Milton Mathis was executed on June 21 2011

Milton Mathis Case

Milton Wuzael Mathis, who killed his best friend and an acquaintance in a fit of drug-fueled paranoia at a southwest Houston crack house, was put to death for his crime Tuesday night as a woman paralyzed in the shooting spree looked on.

Almost two hours after the U.S. Supreme Court rejected his final appeal, Mathis, 32, was brought into the execution chamber. Behind a window in one of the witness rooms sat Melony Almaguer, who was shot by Mathis between the eyes on the morning of Dec. 15, 1998. She survived and later testified against him, but is paralyzed from the waist down.

Mathis, the sixth person executed in Texas this year, acknowledged Almaguer and said he had not wanted to hurt her. He said that he hoped doctors would continue to give her good medical care.

“You were in the wrong place at the wrong time,” Mathis said. “I won’t ask for your forgiveness. I only ask for the Lord’s forgiveness.”
Condemns system

Mathis looked up from the gurney to acknowledge two friends who had come as his personal witnesses, and in his last statement he thanked them, his supporters and family. He then denounced the state for executing him and hundreds of others.

“The system has failed me,” he said. “This is what you call a miscarriage of justice. I ask the Lord to have mercy on my soul and on the souls of all who are participating in this mass slaughter. Life shouldn’t end this way.”

Mathis did not apologize for his actions but repeatedly asked for divine assistance.

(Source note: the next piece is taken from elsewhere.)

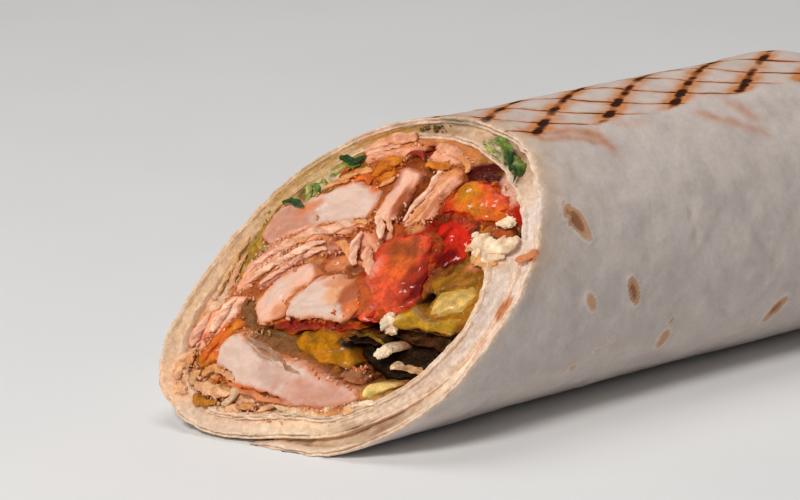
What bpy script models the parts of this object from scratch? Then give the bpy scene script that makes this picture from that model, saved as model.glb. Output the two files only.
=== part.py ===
"""Half of a shawarma wrap: thin flatbread rolled round meat, tomato, pickles and lettuce, cut on the slant.

Sizes are in millimetres here and are turned into metres as each mesh is made. X runs along the roll, with
the cut at -X and the tucked, closed end at +X. +Y is the far side, Z is up, and the roll rests on Z = 0.

Everything is first laid out straight, in one cross-section (y, z) carried along x. `settle` then bends the
whole roll, bread and filling together, so pieces that are clear of each other in the section stay clear.
"""
import math

import bpy
import numpy as np

# Driving dimensions of the roll
MM = 0.001
CENTRE = np.array([-1.5, 31.0])       # middle of the section, y and z
FLOOR = 2.0                           # height in the section that comes to rest on the ground
REST_X = 54.0                         # place along the roll that becomes x = 0
REST_Y = -5.0                         # and across it that becomes y = 0, the middle of the flat underside
# Outer radius at twelve even steps, from straight down round by the near side
RADII = (29.4, 32.6, 34.9, 33.9, 32.8, 32.1, 31.3, 31.8, 32.3, 32.6, 36.0, 32.8)
CUT_LEAN = 0.9                        # how far the cut runs back for each mm up
CUT_SKEW = -0.4                       # and for each mm toward the far side
CUT_HEIGHT = 31.0                     # height at which the cut crosses x = 0
MOUTH_FLARE = 0.02                    # the mouth is wider than the roll behind it by this share
FLARE_DEPTH = 9.0
SWAY = 0.8                            # sideways wander of the roll, over SWAY_RUN
SWAY_RUN = 34.0

# The flatbread, a sheet rolled in from its outer edge under the roll
SHEET_START = -0.012                  # where the outer edge lies, in turns from straight down
SHEET_TURNS = 2.335
SHEET_THICK = 1.6
SHEET_SWELL = 0.35                    # soft dents and swellings round the roll
SWELLS = 3
EDGE_THICK = 0.8                      # thickness at the sheet's two edges
EDGE_RUN = 0.03                       # turns over which an edge thins out
SHEET_STATIONS = 98
SHEET_RINGS = (0.0, 3.0, 7.0, 18.0, 36.0, 60.0, 84.0, 110.0)
SHEET_END = 122.0
# How far the sheet lies inside the outer radius, at each turn from its outer edge
INSET = (
    (0.0, 0.0), (0.12, 0.1), (0.25, 0.1), (0.38, 0.1), (0.5, 0.2), (0.75, 0.4), (0.95, 0.9), (1.0, 1.4),
    (1.03, 2.3), (1.06, 3.0), (1.12, 4.0), (1.25, 3.3), (1.36, 3.6), (1.44, 4.3), (1.51, 3.4), (1.6, 2.6), (1.7, 2.6),
    (1.85, 3.0), (1.95, 3.7), (2.0, 4.9), (2.05, 6.0), (2.15, 7.0), (2.25, 6.6), (2.3, 7.3), (2.335, 9.4),
)
# How far the cut edge of the sheet stands back from the slanted cut, at each turn
EDGE_BACK = (
    (0.0, 0.3), (0.25, -0.4), (0.5, 0.0), (0.75, -0.5), (1.0, 0.6), (1.12, 2.0), (1.25, 1.6), (1.45, 0.6),
    (1.75, 0.8), (2.0, 0.6), (2.1, -0.2), (2.25, -0.6), (2.335, -1.8),
)

# The tucked end
END_STATIONS = 48
END_LENGTH = 17.0
END_GRIP = 5.0                        # how far the tucked end reaches back inside the sheet
END_PROUD = 0.35                      # and how far it laps over the sheet's edge
END_DIMPLE = 2.4
FOLD_ANGLES = (0.10, 0.43, 0.76)      # turns at which the folds run out from the middle
FOLD_DEPTH = 1.1
FOLD_WIDTH = 0.045
FLAP_EDGE = (0.30, 9.0)               # direction in turns, and distance from the middle, of the flap's edge
FLAP_LIFT = 1.2

# The filling
PIECE_GAP = 0.55                      # clear space between two pieces
SHEET_GAP = 0.6                       # clear space between a piece and the sheet
SLACK = 0.9                           # how far a piece may swell past its own size to fill the roll
PIECE_RINGS = (7.0, 32.0)
PIECE_END = 113.0
ACROSS = (-1.0, -0.6, 0.0, 0.6, 1.0)  # columns of a cut face, from one edge of the piece to the other
EDGE_DROP = 1.3                       # how far the rim of a cut face falls back

# Colours, as red, green and blue in linear light, with the roughness
LOOKS = {
    "flatbread": ((0.62, 0.50, 0.40), 0.75),
    "white_meat": ((0.72, 0.50, 0.38), 0.5),
    "roast_meat": ((0.55, 0.24, 0.11), 0.5),
    "dark_meat": ((0.20, 0.05, 0.03), 0.45),
    "tomato": ((0.60, 0.07, 0.03), 0.25),
    "pepper": ((0.55, 0.28, 0.03), 0.3),
    "pickle": ((0.50, 0.45, 0.14), 0.3),
    "dark_pickle": ((0.04, 0.025, 0.01), 0.25),
    "lettuce": ((0.30, 0.42, 0.12), 0.4),
    "onion": ((0.62, 0.55, 0.38), 0.4),
    "sauce": ((0.70, 0.48, 0.28), 0.4),
}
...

“God is bringing me home,” he said. “There will be no more frustration, no more dealing with the madness. Lord, when I come knocking, I just ask that you open your gates and let me in.”

He paused, leading prison personnel to begin administration of the first of the three-drug fatal cocktail. Mathis continued to speak for about 15 seconds, saying finally, “I can feel my life ….” He gasped several times, fell silent, then snored for 20 seconds. He was pronounced dead at 6:53.
IQ tests an issue

Mathis, who did not speak to reporters in the weeks before his execution, never fully explained why he began shooting those present in the known crack house in Fort Bend County. He killed his friend, Travis Brown III, 24, and Daniel Hibbard, 31. Mathis shot Almaguer at close range and tried to shoot several others, but his semi-automatic pistol jammed.

Two others who were at scene and could have been victims also testified against him, as did a Fort Bend County Jail inmate who said Mathis told him he wished he had killed everyone in the house.

Mathis’ lawyers never challenged the state’s version of events but claimed that he was mentally challenged to the point of retardation, which, if proved, would have exempted him from capital punishment. They said one of his IQ tests in prison returned a score of 62, suggestive of retardation.

The state argued that other tests had higher scores, and that his adult behavior demonstrated that he functioned above the level of a retarded person.
Toxic environment?

Mathis testified at trial that Brown, his friend, had pulled out the pistol and that he had wrestled it away from him, fearing for his life. Mathis’ trial attorney, Steven Rocket Rosen, contended at trial that the environment of the crack house was toxic and that Mathis had become paranoid that morning that he was going to be killed. But the testimony of the girl, whom he shot in the face, was too much to overcome, Rosen said.

Mathis’ conviction occurred before the U.S. Supreme Court ruled that execution of the mentally retarded is no longer permissible, but Mathis was granted a hearing later to determine whether he met the criteria. A Fort Bend County district judge ruled that he did not, and a prosecutor dismissed Mathis as a “street-smart, conniving thug.”